May 20, 1994
BCAB #1356
Re: Handrails on Exterior Stairs, Sentence 3.4.6.4.(1)
Project Description
The project in question is an automobile dealership. A stairway consisting of 3 risers, a landing and 3 more risers leads from a small covered patio outside a showroom exit door down to the main entry driveway. The width of the stairway increases as it descends but at its minimum is more than 1100 mm wide. There is one free-standing handrail in the centre of the stairway.
Reason for Appeal
Sentence 3.4.6.4.(1) requires every exit stairway 1100 mm or more in width to have a handrail on both sides.
Appellant's Position
The appellant contends that a single handrail should be acceptable for two reasons. Firstly, the stairs are considerably wider than the minimum required based on occupant load and if the stairs were the minimum allowable 900 mm in width, only one handrail would be required. Secondly, the stairs were designed as a landscape feature and are not required as part of the means of egress. The covered patio served by the stairs is at grade adjacent to a gently sloping landscape area which leads to the parking lot and then the street.

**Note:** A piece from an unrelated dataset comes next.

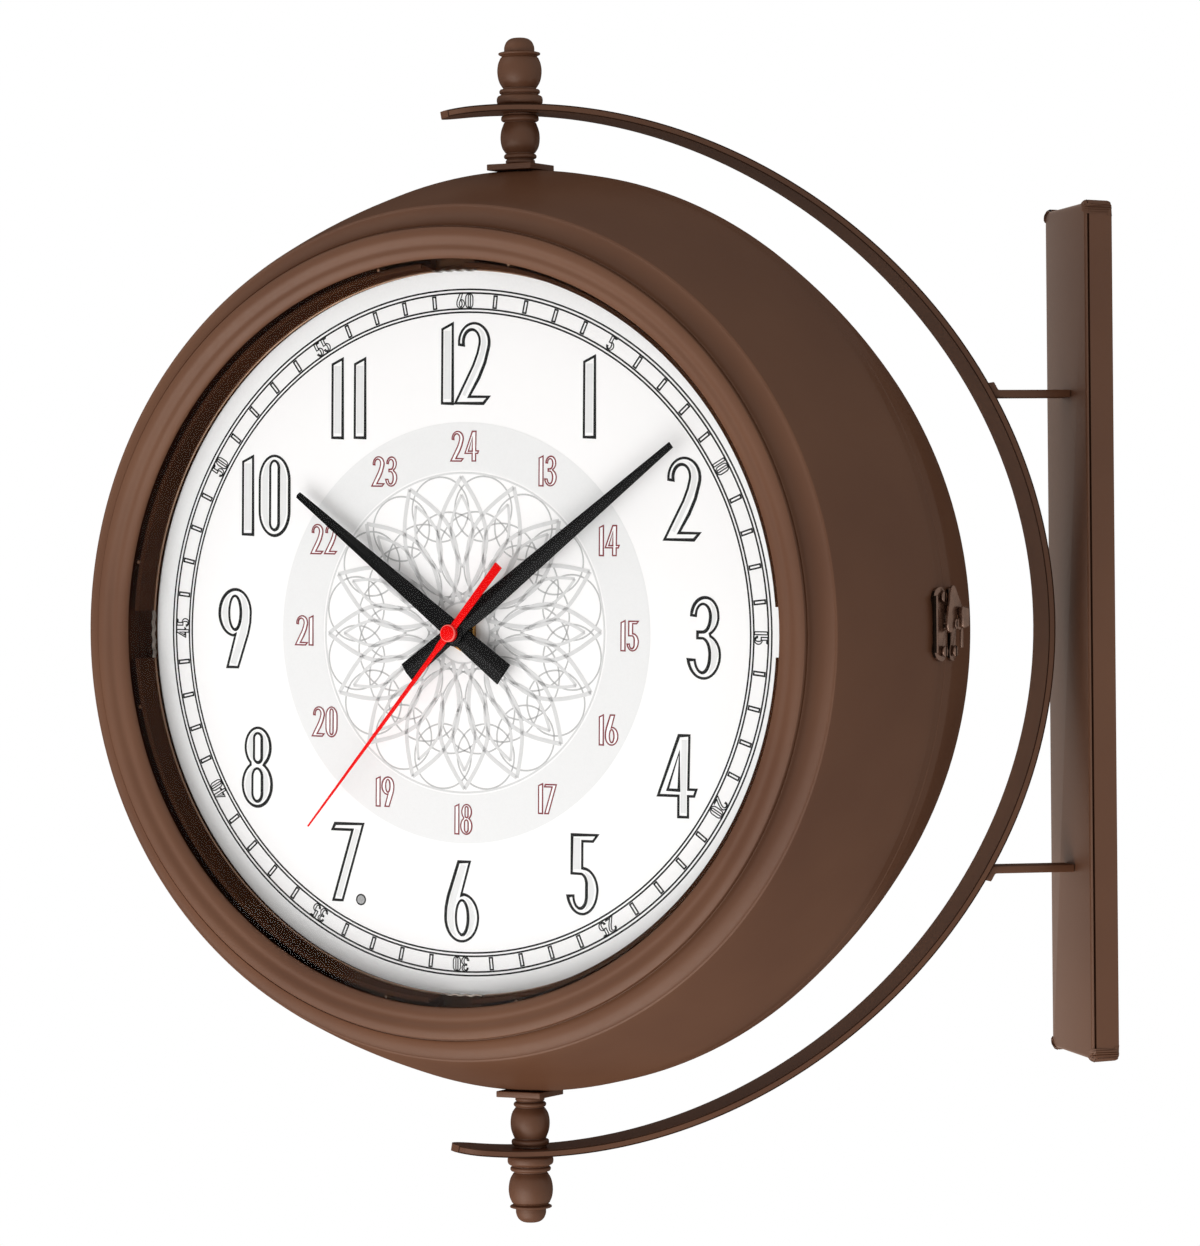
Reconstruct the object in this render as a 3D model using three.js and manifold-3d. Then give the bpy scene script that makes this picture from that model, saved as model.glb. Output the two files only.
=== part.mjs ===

Building Official's Position
The building official maintains that the stairway is not just a landscape feature, does form part of the required means of egress from the building and Sentence 3.4.6.4.(1) does apply. Because the stairway exceeds 1100 mm in width it must have handrails on both sides.
Appeal Board Decision #1356
It is the determination of the Board that a handrail is required on both sides of the stair in question. The Board considered the stair to be part of an exit facility and Sentence 3.4.6.4.(1) requires a handrail on both sides of an exit stair that is more than 1100 mm wide.